The other candidates for attorney general include Brian Schwalb and Ryan Jones, who similarly raised concerns around McDuffie’s qualifications in an interview last month with DCist/WAMU.

“Are you actively engaged in the practice of law? The answer’s no because he’s a councilmember,” Jones said. “Want to know how I know that that’s not the practice of law? Because there are other councilmembers who aren’t attorneys who are doing that job. So are they engaged in unauthorized practice of law?”

The issue of qualifications for attorney general has been hashed out in other states. In 2006, Tom Perez (who served as Secretary of Labor under President Barack Obama) was disqualified from running for Maryland attorney general because he did not meet the requirement of practicing law for a decade before the election. In 2010, a Connecticut judge dismissed a similar challenge to the Secretary of the State’s qualifications to serve as attorney general there, broadly ruling that her work in that office counted towards the 10-year requirement of practicing law. But the state supreme court then reversed the decision, ruling the candidate ineligible.

It also goes back to when D.C. held its first election for attorney general in 2014, when Lateefah Williams, one of the candidates, tried to determine whether she met the requirements of being a practicing attorney for the time set out in the law. In a 2014 op-ed in The Washington Blade, she says she never got a definitive answer.

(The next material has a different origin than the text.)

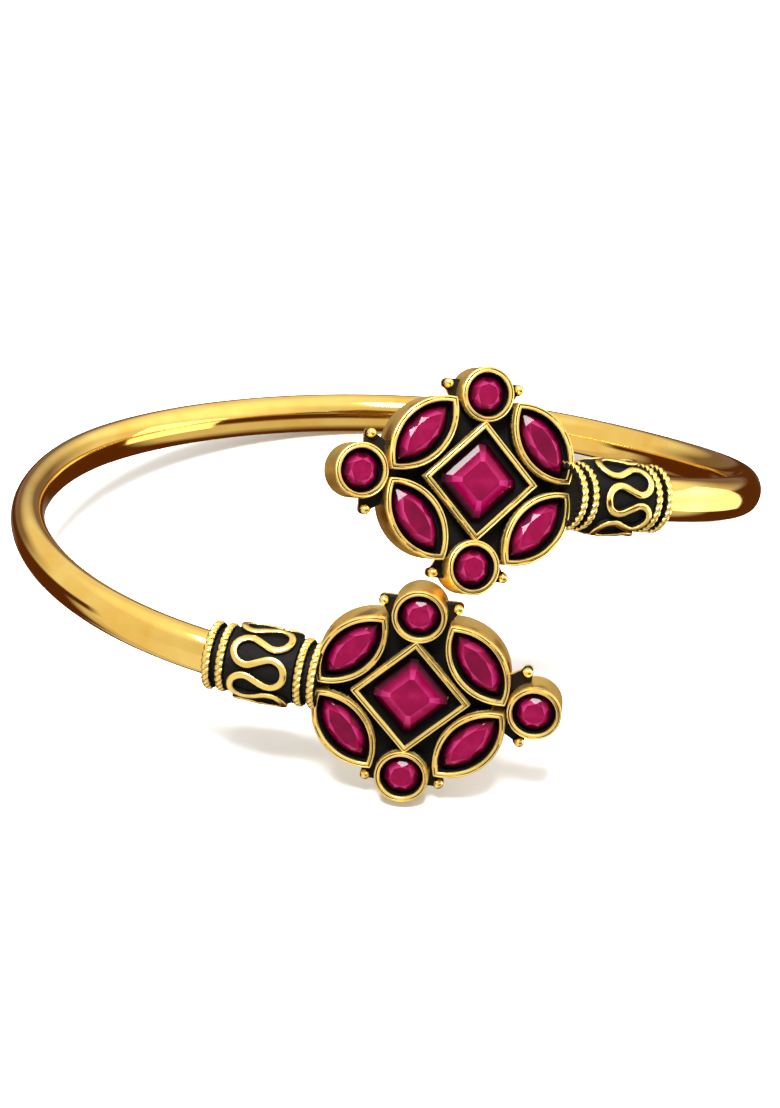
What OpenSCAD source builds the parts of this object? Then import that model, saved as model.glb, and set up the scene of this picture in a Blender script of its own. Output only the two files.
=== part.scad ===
// Open bypass bangle: a bent rod whose two ends carry a ribbed collar and a
// flower head set with cut stones. It is drawn as it lies on a table.
// Millimetres. Z is up, and the origin is on the table under the middle.

/* [Rod] */
// Inside width of the bangle across the wrist
inside_width = 60.3; // [58:0.1:63]
// Width of the rod along the wrist
rod_width = 3.7; // [3.4:0.1:4]
// Thickness of the rod away from the wrist
rod_thickness = 2.95; // [2.7:0.05:3.2]
// Radius of the two tighter bends beside the heads
front_radius = 22.7; // [21:0.1:24]
// Turn of the rod where the back arc passes into a tighter bend
back_turn = 76; // [70:1:80]
// Turn of the rod where it enters a collar
mouth_turn = 157; // [154:1:159]
// Slope at which the ends leave the plane of the back
rise_angle = 10.9; // [10:0.1:12]
// Length of rod from the middle of the back to where the rise begins
rise_start = 25.4; // [24:0.1:27]
// Length of rod from the middle of the back to where the slope is full
rise_full = 58.3; // [56:0.1:60]
// Length of rod inside a collar
rod_seat = 3; // [2:0.1:4]

/* [Collars] */
// Distance from the first rope ring to the last one
collar_length = 8.75; // [8.5:0.05:9]
// Distance between the two rope rings of a pair
rope_pitch = 1.12; // [1.05:0.01:1.2]
// Radius over the rope rings
rope_radius = 2.85; // [2.75:0.05:3]
// Thickness of a rope ring's wire
rope_wire = 0.84; // [0.7:0.02:0.9]
// Radius of the blackened ground under the scroll, at its ends
ground_radius = 2.62; // [2.55:0.01:2.7]
// Swelling of the collar at its middle
belly = 0.12; // [0:0.02:0.2]
// Height of the scroll strip over the ground
scroll_height = 0.48; // [0.3:0.02:0.6]
// Width of the scroll strip
scroll_strip = 0.56; // [0.4:0.02:0.6]
// Outer radius of the scroll's loops
loop_outer = 1.45; // [1.4:0.01:1.5]

/* [Heads] */
// Depth of a head from its rims to its flat back
head_depth = 2.95; // [2.8:0.05:3]
// Depth of the blackened ground below the rims
ground_depth = 1.5; // [1.2:0.05:1.7]
// Depth of the stone seats below the rims
seat_depth = 1.1; // [0.9:0.05:1.2]
// Thickness of a bezel wall at its rim
bezel_wall = 0.46; // [0.4:0.02:0.5]
// Half of the square bezel's diagonal
square_reach = 4.82; // [4.7:0.02:4.9]
// Outer radius of the round bezels
round_radius = 2.2; // [2.1:0.02:2.3]
// Distance of the upper and lower round bezels from the middle
round_rise = 6.87; // [6.8:0.01:6.95]
// Distance of the outer round bezel from the middle
round_reach = 9.95; // [9.85:0.01:10]
// Length of a pointed bezel
marquise_length = 7.9; // [7.7:0.05:8]
// Width of a pointed bezel
marquise_width = 4.34; // [4.2:0.02:4.5]
// Radius of the small grains beside the round bezels
grain_radius = 0.4; // [0.3:0.02:0.44]
// Radius of the round back plate that joins the bezels
plate_radius = 6.7; // [6.4:0.1:6.8]

/* [Stones] */
// Gap between a stone and its seat
stone_gap = 0.05; // [0.03:0.01:0.1]
// Free margin between a round stone and the wall of its bezel
round_margin = 0.16; // [0.16:0.02:0.4]
// Free margin between a pointed stone and the wall of its bezel
marquise_margin = 0.24; // [0.2:0.02:0.5]
// Free margin between the square stone and the wall of its bezel
square_margin = 0.5; // [0.4:0.02:0.8]
// Depth of the tables below the rims
table_depth = 0.12; // [0:0.01:0.3]

/* [Rest] */
// Lean of the bangle as it lies, front up when negative
rest_pitch = -15; // [-16:0.1:-14]
// Sideways lean of the bangle as it lies
rest_roll = 3.6; // [3:0.1:4.2]

/* [Hidden] */

gold = "#d9a62e";
ruby = "#b3124f";
// Room for one solid to pass cleanly into or beside another
overlap = 1;

// Each end was set by hand: its side, the lift and turn of its collar,
// the roll, spin and bend of its head, how far the head stands out,
// and the turn of its scroll.
END_NAMES = ["upper", "lower"];
ENDS = [
    [1, -1.8, -1.3, 13.5, 0.7, -15, 0.9, 20],
    [-1, -6.8, 1.7, -0.7, 0.2, -8.9, 1.3, 38],
];
function side(end) = ENDS[end][0];
function collar_lift(end) = ENDS[end][1];
function collar_turn(end) = ENDS[end][2];
function head_roll(end) = ENDS[end][3];
function head_spin(end) = ENDS[end][4];
function head_bend(end) = ENDS[end][5];
function head_stand(end) = ENDS[end][6];
function scroll_turn(end) = ENDS[end][7];

// The rod's centre line, by its length s from the middle of the back.
function arc_length(radius, angle) = radius * angle * PI / 180;
function arc_turn(radius, length) = length / radius * 180 / PI;
half_width = inside_width / 2 + rod_thickness / 2;
back_radius = (half_width - front_radius * (1 - sin(back_turn))) / sin(back_turn);
back_length = arc_length(back_radius, back_turn);
mouth_length = back_length + arc_length(front_radius, mouth_turn - back_turn);
rise_slope = tan(rise_angle);
function turn_at(s) = s < back_length
    ? arc_turn(back_radius, s)
    : back_turn + arc_turn(front_radius, s - back_length);
function x_at(s) = s < back_length
    ? back_radius * sin(turn_at(s))
    : back_radius * sin(back_turn) + front_radius * (sin(turn_at(s)) - sin(back_turn));
function y_at(s) = s < back_length
    ? back_radius * cos(turn_at(s))
    : back_radius * cos(back_turn) + front_radius * (cos(turn_at(s)) - cos(back_turn));
function z_at(s) = s < rise_start ? 0
    : s < rise_full ? rise_slope * pow(s - rise_start, 2) / (2 * (rise_full - rise_start))
    : rise_slope * ((rise_full - rise_start) / 2 + s - rise_full);
function slope_at(s) = rise_slope * min(1, max(0, (s - rise_start) / (rise_full - rise_start)));
mouth_point = [x_at(mouth_length), y_at(mouth_length), z_at(mouth_length)];

// A direction from its turn round the wrist and its pitch, and the two across it.
function along(turn, pitch) = [cos(turn) * cos(pitch), -sin(turn) * cos(pitch), sin(pitch)];
function outward(turn) = [sin(turn), cos(turn), 0];

// One cross section of the rod: an oval of rod_sides points.
rod_sides = 16;
rod_steps = 34;
function oval(centre, turn, pitch) =
    let (out = outward(turn), up = cross(along(turn, pitch), out))
    [for (i = [0:rod_sides - 1]) let (a = 360 * i / rod_sides)
        centre + rod_thickness / 2 * cos(a) * out + rod_width / 2 * sin(a) * up];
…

“It is absolutely outrageous that… a potential candidate cannot receive definitive guidance on a key qualification for the race. It should increase the outrage that the result may serve to silence a candidate who is a member of several underrepresented groups that otherwise will not have a voice in this race,” she wrote. Williams’ qualifications were never challenged, and she appeared on the ballot.

This post was updated with a comment from McDuffie’s campaign.